(TASK OBJECTIVE) Extract every line of the material that holds the string "from".

(DATA EXTRACT)

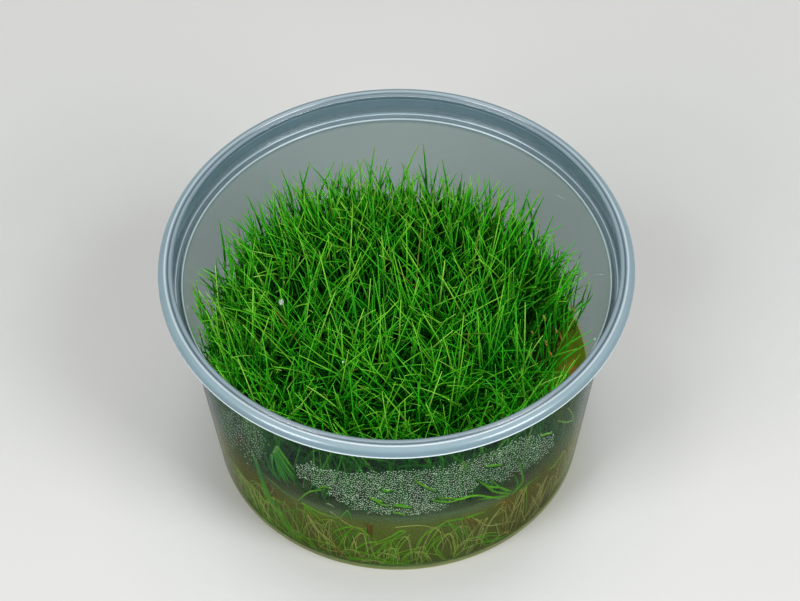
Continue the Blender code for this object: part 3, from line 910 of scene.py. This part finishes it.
# each stroke: tone, width in mm, and the pixels (x, y, x, y ...) that it runs through from its thick end
wallPlants = {
    "inset": 0.25, "clearance": 0.03, "lowest": 1.7,        # mm
    "rings": 13, "sides": 5, "point": 0.2, "blunt": 0.35,
    "leaves": (
        # dark fan at the left
        (0.40, 0.70, 276, 447, 282, 459, 294, 482), (0.36, 0.75, 275, 448, 279, 464, 289, 484),
        (0.38, 0.70, 274, 451, 277, 466, 284, 483), (0.40, 0.60, 271, 455, 273, 469, 279, 482),
        (0.44, 0.55, 276, 450, 284, 464, 295, 478), (0.42, 0.50, 275, 450, 281, 470, 288, 488),
        (0.62, 0.42, 277, 447, 287, 461, 295, 473), (0.34, 0.45, 274, 450, 272, 464, 274, 475),
        (0.45, 0.50, 275, 449, 283, 467, 292, 480), (0.38, 0.50, 273, 452, 280, 470, 287, 484),
        # long bunch to the base at the left
        (0.40, 0.38, 251, 449, 264, 487, 279, 515, 297, 542),
        (0.38, 0.44, 255, 458, 267, 489, 281, 512, 299, 541), (0.45, 0.50, 262, 478, 275, 508, 291, 536),
        (0.55, 0.42, 261, 484, 277, 512, 293, 538), (0.40, 0.50, 264, 488, 280, 514, 300, 545),
        (0.48, 0.42, 270, 500, 285, 522, 308, 549), (0.55, 0.40, 225, 447, 229, 466, 237, 489, 254, 513),
        (0.50, 0.40, 224, 454, 228, 472, 235, 488), (0.62, 0.35, 229, 470, 236, 489, 247, 506),
        (0.45, 0.40, 259, 500, 270, 520, 284, 536), (0.5, 0.4, 254, 495, 262, 512, 276, 530),
        (0.34, 0.50, 252, 453, 260, 476, 271, 500, 286, 530), (0.38, 0.46, 257, 470, 268, 498, 292, 537),
        (0.36, 0.46, 266, 490, 276, 508, 295, 540), (0.32, 0.42, 262, 486, 268, 506, 280, 530),
        (0.40, 0.44, 268, 494, 283, 521, 305, 547), (0.36, 0.40, 228, 462, 234, 484, 250, 510),
        # plantlet at the left
        (0.66, 0.52, 298, 501, 307, 493, 315, 491, 325, 490),
        (0.24, 0.36, 298, 501, 289, 496, 274, 484, 261, 472),
        (0.60, 0.42, 300, 502, 305, 506, 315, 515, 329, 529),
        (0.55, 0.40, 299, 503, 304, 508, 303, 522, 299, 537),
        (0.62, 0.40, 300, 502, 310, 508, 322, 514, 338, 519),
        (0.50, 0.38, 297, 502, 296, 515, 298, 530, 298, 538), (0.66, 0.36, 301, 504, 312, 516, 320, 527),
        # small leaves in a peak
        (0.46, 0.42, 347, 511, 343, 515, 340, 519), (0.46, 0.42, 347, 511, 350, 516, 352, 521),
        # crowns in the gel, with leaves that arch to the base
        (0.56, 0.44, 353, 527, 345, 528, 336, 531, 331, 536),
        (0.60, 0.40, 353, 527, 362, 531, 372, 538, 377, 543), (0.50, 0.42, 366, 527, 366, 540, 366, 554),
        (0.55, 0.40, 353, 528, 345, 536, 339, 547, 337, 553),
        (0.58, 0.46, 377, 543, 368, 543, 358, 548, 352, 554), (0.58, 0.46, 377, 543, 389, 538, 401, 532),
        (0.55, 0.42, 378, 543, 371, 549, 376, 558, 386, 567),
        (0.54, 0.42, 387, 541, 384, 552, 384, 561, 386, 567),
        (0.60, 0.40, 389, 541, 393, 552, 390, 562, 385, 568), (0.62, 0.38, 385, 543, 379, 553, 377, 561),
        (0.52, 0.40, 392, 541, 397, 549, 399, 559, 397, 566),
        (0.55, 0.50, 447, 522, 430, 532, 419, 542, 414, 561),
        (0.60, 0.44, 444, 524, 426, 534, 416, 550, 417, 566),
        (0.62, 0.42, 449, 523, 457, 535, 457, 547, 453, 558), (0.50, 0.40, 451, 524, 464, 533, 474, 537),
        (0.44, 0.46, 447, 522, 467, 518, 486, 512), (0.58, 0.40, 434, 539, 435, 551, 447, 563),
        (0.64, 0.38, 440, 528, 430, 542, 424, 553, 430, 564), (0.50, 0.38, 424, 545, 425, 554, 430, 563),
        (0.60, 0.38, 441, 541, 437, 549, 446, 560), (0.52, 0.42, 407, 532, 400, 532, 390, 537),
        (0.56, 0.38, 390, 547, 393, 558, 401, 566), (0.60, 0.36, 410, 535, 399, 549, 395, 560),
        (0.50, 0.38, 405, 533, 393, 540, 390, 553),
        # plantlet at the right
        (0.60, 0.58, 512, 494, 519, 487, 523, 479, 519, 459),
        (0.66, 0.62, 512, 492, 501, 488, 489, 487, 479, 481),
        (0.58, 0.56, 511, 494, 495, 492, 484, 485, 477, 480),
        (0.66, 0.62, 500, 499, 477, 496, 462, 499, 449, 503, 440, 499),
        (0.66, 0.45, 465, 500, 452, 499, 437, 498), (0.55, 0.55, 508, 496, 492, 498, 478, 500),
        (0.50, 0.42, 510, 494, 498, 486, 489, 478), (0.46, 0.50, 513, 494, 518, 484, 514, 474),
        (0.30, 0.30, 519, 491, 531, 482, 541, 475),
        # leaves along the wall at the right edge
        (0.44, 0.44, 576, 431, 575, 447, 565, 464, 564, 480), (0.50, 0.40, 563, 451, 556, 463, 548, 471),
        (0.48, 0.38, 572, 440, 571, 460, 560, 478), (0.46, 0.40, 573, 420, 576, 436, 573, 452),
        (0.52, 0.36, 568, 462, 560, 477, 550, 490)),
    "roots": (
        (0.85, 0.20, 307, 515, 315, 529, 338, 548), (0.97, 0.18, 308, 516, 318, 534, 318, 545),
        (0.80, 0.14, 311, 520, 326, 541, 342, 552), (0.70, 0.13, 306, 516, 311, 530, 323, 544),
        (0.85, 0.13, 318, 532, 330, 541, 333, 549), (0.80, 0.15, 273, 488, 270, 498, 274, 508),
        (0.72, 0.12, 285, 500, 283, 508, 288, 520), (0.90, 0.20, 353, 537, 356, 549, 354, 558),
        (0.66, 0.14, 346, 536, 344, 546, 349, 556), (0.60, 0.14, 318, 545, 330, 551, 345, 552),
        (0.20, 0.15, 508, 500, 501, 507, 499, 512), (0.26, 0.15, 508, 500, 506, 509, 507, 517),
        (0.30, 0.18, 508, 500, 510, 509, 515, 514), (0.16, 0.14, 506, 500, 503, 506, 504, 514),
        (0.22, 0.12, 510, 501, 514, 505, 512, 511), (0.20, 0.12, 507, 501, 499, 504, 495, 508),
        (0.18, 0.17, 465, 519, 470, 529, 473, 534), (0.22, 0.15, 468, 518, 474, 526, 476, 532),
        (0.24, 0.13, 462, 519, 463, 527, 468, 534), (0.20, 0.14, 471, 517, 478, 522, 482, 528),
        (0.80, 0.14, 482, 520, 465, 542, 457, 551), (0.85, 0.14, 476, 519, 489, 526, 510, 522, 519, 521),
        (0.80, 0.13, 532, 496, 535, 502, 539, 507), (0.75, 0.13, 534, 498, 527, 515, 521, 523),
        (0.72, 0.12, 521, 508, 525, 520, 531, 526), (0.85, 0.12, 511, 529, 514, 522, 517, 518),
        (0.78, 0.13, 496, 523, 499, 538, 489, 550), (0.82, 0.14, 484, 529, 475, 546, 465, 556),
        (0.76, 0.12, 487, 533, 478, 540, 465, 541), (0.70, 0.12, 505, 510, 492, 520, 480, 540),
        (0.82, 0.13, 470, 536, 463, 550, 452, 560), (0.74, 0.12, 522, 500, 508, 520, 497, 540),
        (0.90, 0.12, 459, 545, 455, 552, 450, 556), (0.66, 0.12, 540, 490, 534, 505, 524, 520),
        (0.70, 0.12, 395, 528, 420, 526, 440, 530), (0.66, 0.12, 330, 512, 350, 526, 368, 530),
        # white flecks among the drops
        (0.99, 0.26, 352, 500, 353, 497, 355, 496), (0.99, 0.26, 356, 495, 358, 497, 358, 499),
        (0.95, 0.14, 326, 504, 330, 505, 334, 508)),
    # brown crowns that the roots come from
    "crowns": (
        (0.02, 0.70, 266, 482, 269, 489, 272, 499), (0.10, 0.50, 271, 486, 274, 493, 275, 501),
        (0.04, 0.60, 371, 524, 371, 531, 372, 539), (0.12, 0.50, 366, 522, 368, 528, 368, 533),
        (0.06, 0.60, 504, 499, 508, 502, 511, 507), (0.12, 0.50, 463, 517, 470, 521, 476, 526),
        (0.08, 0.50, 298, 500, 301, 503, 304, 508)),
    "bits": (
        (0.66, 0.50, 415, 481, 423, 486, 436, 492), (0.60, 0.45, 465, 463, 466, 468, 466, 473),
        (0.60, 0.52, 485, 467, 494, 466, 503, 465), (0.70, 0.50, 541, 436, 547, 434, 552, 433),
        (0.60, 0.50, 393, 506, 402, 507, 412, 508), (0.66, 0.38, 393, 513, 400, 514, 405, 516),
        (0.50, 0.55, 382, 490, 387, 492, 392, 491), (0.70, 0.50, 369, 498, 376, 501, 383, 502),
        (0.66, 0.42, 375, 501, 380, 504, 388, 507), (0.60, 0.45, 394, 506, 400, 505, 406, 507),
        (0.78, 0.42, 568, 408, 572, 413, 573, 420), (0.74, 0.40, 573, 420, 566, 422, 558, 421),
        (0.62, 0.40, 430, 500, 440, 502, 450, 503), (0.70, 0.34, 318, 489, 324, 487, 330, 489)),
}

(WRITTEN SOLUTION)
Continue the Blender code for this object: part 3, from line 910 of scene.py. This part finishes it.
# each stroke: tone, width in mm, and the pixels (x, y, x, y ...) that it runs through from its thick end
    # brown crowns that the roots come from